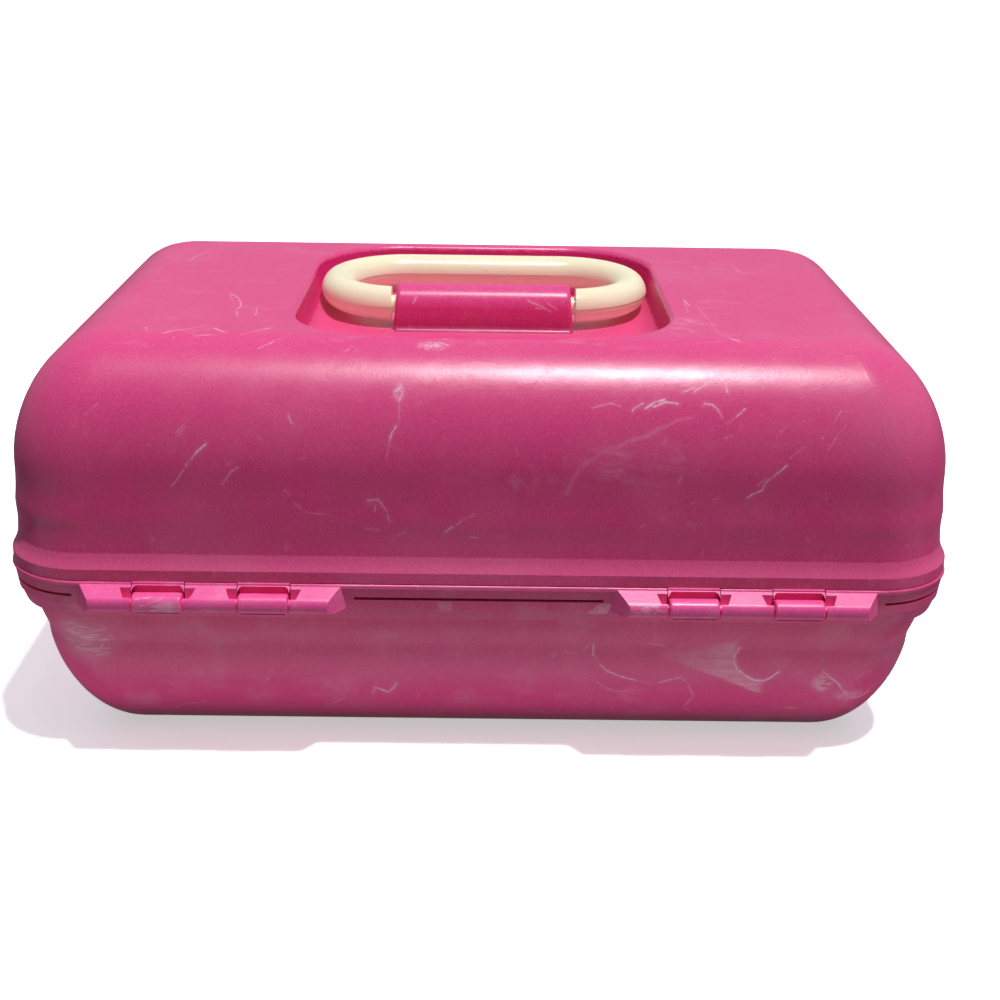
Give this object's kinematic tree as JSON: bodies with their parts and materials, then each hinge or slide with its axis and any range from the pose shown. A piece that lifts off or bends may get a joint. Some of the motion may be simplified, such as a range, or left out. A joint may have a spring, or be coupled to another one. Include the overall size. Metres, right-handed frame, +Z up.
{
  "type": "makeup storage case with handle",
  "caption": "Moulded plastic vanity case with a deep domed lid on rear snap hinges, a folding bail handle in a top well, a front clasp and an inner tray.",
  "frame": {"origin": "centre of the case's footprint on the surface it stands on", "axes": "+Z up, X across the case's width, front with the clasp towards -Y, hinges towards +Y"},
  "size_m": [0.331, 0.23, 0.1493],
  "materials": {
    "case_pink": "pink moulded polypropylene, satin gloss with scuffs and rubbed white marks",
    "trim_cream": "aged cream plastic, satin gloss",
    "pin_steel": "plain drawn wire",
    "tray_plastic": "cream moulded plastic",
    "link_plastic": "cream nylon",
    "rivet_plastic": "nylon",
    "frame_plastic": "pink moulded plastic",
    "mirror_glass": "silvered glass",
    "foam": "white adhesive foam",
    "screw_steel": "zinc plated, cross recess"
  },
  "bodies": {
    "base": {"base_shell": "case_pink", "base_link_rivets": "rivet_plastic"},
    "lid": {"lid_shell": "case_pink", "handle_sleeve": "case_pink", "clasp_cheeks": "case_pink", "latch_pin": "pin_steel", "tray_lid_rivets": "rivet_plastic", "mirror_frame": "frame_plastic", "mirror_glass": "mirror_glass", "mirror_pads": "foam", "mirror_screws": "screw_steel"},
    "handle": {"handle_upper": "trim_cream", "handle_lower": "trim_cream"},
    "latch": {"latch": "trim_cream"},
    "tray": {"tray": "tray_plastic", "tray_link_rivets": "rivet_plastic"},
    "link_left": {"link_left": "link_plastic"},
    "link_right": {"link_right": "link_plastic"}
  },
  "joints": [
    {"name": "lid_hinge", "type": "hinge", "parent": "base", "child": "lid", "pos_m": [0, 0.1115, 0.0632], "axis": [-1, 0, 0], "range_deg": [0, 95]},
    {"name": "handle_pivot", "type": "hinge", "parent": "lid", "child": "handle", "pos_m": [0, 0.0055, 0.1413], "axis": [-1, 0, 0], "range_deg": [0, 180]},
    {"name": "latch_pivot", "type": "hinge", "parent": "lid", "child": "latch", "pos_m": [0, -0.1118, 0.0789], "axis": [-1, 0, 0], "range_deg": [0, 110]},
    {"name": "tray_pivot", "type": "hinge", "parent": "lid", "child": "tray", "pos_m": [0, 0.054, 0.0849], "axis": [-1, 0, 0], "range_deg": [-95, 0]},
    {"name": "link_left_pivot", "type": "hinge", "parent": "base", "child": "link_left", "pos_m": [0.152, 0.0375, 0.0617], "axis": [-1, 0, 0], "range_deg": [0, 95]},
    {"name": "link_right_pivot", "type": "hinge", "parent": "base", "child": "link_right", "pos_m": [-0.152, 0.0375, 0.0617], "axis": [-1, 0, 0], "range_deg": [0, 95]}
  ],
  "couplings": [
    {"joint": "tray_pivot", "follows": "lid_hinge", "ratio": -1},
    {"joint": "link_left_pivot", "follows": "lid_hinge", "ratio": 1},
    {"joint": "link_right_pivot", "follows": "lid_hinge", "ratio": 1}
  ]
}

- _WHAT THE TASK REQUIRES_:
All of the data needs to be printed once more, exactly.

- _TASK RESULT_:
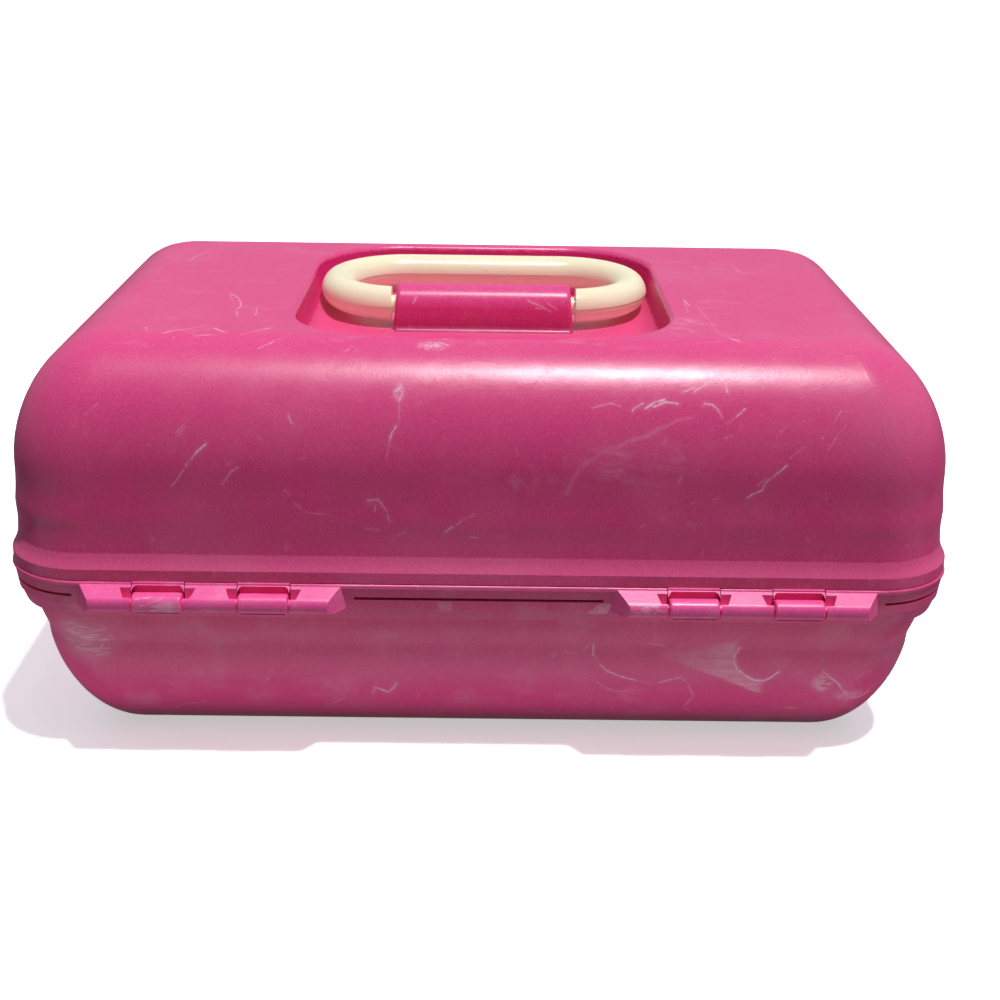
Give this object's kinematic tree as JSON: bodies with their parts and materials, then each hinge or slide with its axis and any range from the pose shown. A piece that lifts off or bends may get a joint. Some of the motion may be simplified, such as a range, or left out. A joint may have a spring, or be coupled to another one. Include the overall size. Metres, right-handed frame, +Z up.
{
  "type": "makeup storage case with handle",
  "caption": "Moulded plastic vanity case with a deep domed lid on rear snap hinges, a folding bail handle in a top well, a front clasp and an inner tray.",
  "frame": {"origin": "centre of the case's footprint on the surface it stands on", "axes": "+Z up, X across the case's width, front with the clasp towards -Y, hinges towards +Y"},
  "size_m": [0.331, 0.23, 0.1493],
  "materials": {
    "case_pink": "pink moulded polypropylene, satin gloss with scuffs and rubbed white marks",
    "trim_cream": "aged cream plastic, satin gloss",
    "pin_steel": "plain drawn wire",
    "tray_plastic": "cream moulded plastic",
    "link_plastic": "cream nylon",
    "rivet_plastic": "nylon",
    "frame_plastic": "pink moulded plastic",
    "mirror_glass": "silvered glass",
    "foam": "white adhesive foam",
    "screw_steel": "zinc plated, cross recess"
  },
  "bodies": {
    "base": {"base_shell": "case_pink", "base_link_rivets": "rivet_plastic"},
    "lid": {"lid_shell": "case_pink", "handle_sleeve": "case_pink", "clasp_cheeks": "case_pink", "latch_pin": "pin_steel", "tray_lid_rivets": "rivet_plastic", "mirror_frame": "frame_plastic", "mirror_glass": "mirror_glass", "mirror_pads": "foam", "mirror_screws": "screw_steel"},
    "handle": {"handle_upper": "trim_cream", "handle_lower": "trim_cream"},
    "latch": {"latch": "trim_cream"},
    "tray": {"tray": "tray_plastic", "tray_link_rivets": "rivet_plastic"},
    "link_left": {"link_left": "link_plastic"},
    "link_right": {"link_right": "link_plastic"}
  },
  "joints": [
    {"name": "lid_hinge", "type": "hinge", "parent": "base", "child": "lid", "pos_m": [0, 0.1115, 0.0632], "axis": [-1, 0, 0], "range_deg": [0, 95]},
    {"name": "handle_pivot", "type": "hinge", "parent": "lid", "child": "handle", "pos_m": [0, 0.0055, 0.1413], "axis": [-1, 0, 0], "range_deg": [0, 180]},
    {"name": "latch_pivot", "type": "hinge", "parent": "lid", "child": "latch", "pos_m": [0, -0.1118, 0.0789], "axis": [-1, 0, 0], "range_deg": [0, 110]},
    {"name": "tray_pivot", "type": "hinge", "parent": "lid", "child": "tray", "pos_m": [0, 0.054, 0.0849], "axis": [-1, 0, 0], "range_deg": [-95, 0]},
    {"name": "link_left_pivot", "type": "hinge", "parent": "base", "child": "link_left", "pos_m": [0.152, 0.0375, 0.0617], "axis": [-1, 0, 0], "range_deg": [0, 95]},
    {"name": "link_right_pivot", "type": "hinge", "parent": "base", "child": "link_right", "pos_m": [-0.152, 0.0375, 0.0617], "axis": [-1, 0, 0], "range_deg": [0, 95]}
  ],
  "couplings": [
    {"joint": "tray_pivot", "follows": "lid_hinge", "ratio": -1},
    {"joint": "link_left_pivot", "follows": "lid_hinge", "ratio": 1},
    {"joint": "link_right_pivot", "follows": "lid_hinge", "ratio": 1}
  ]
}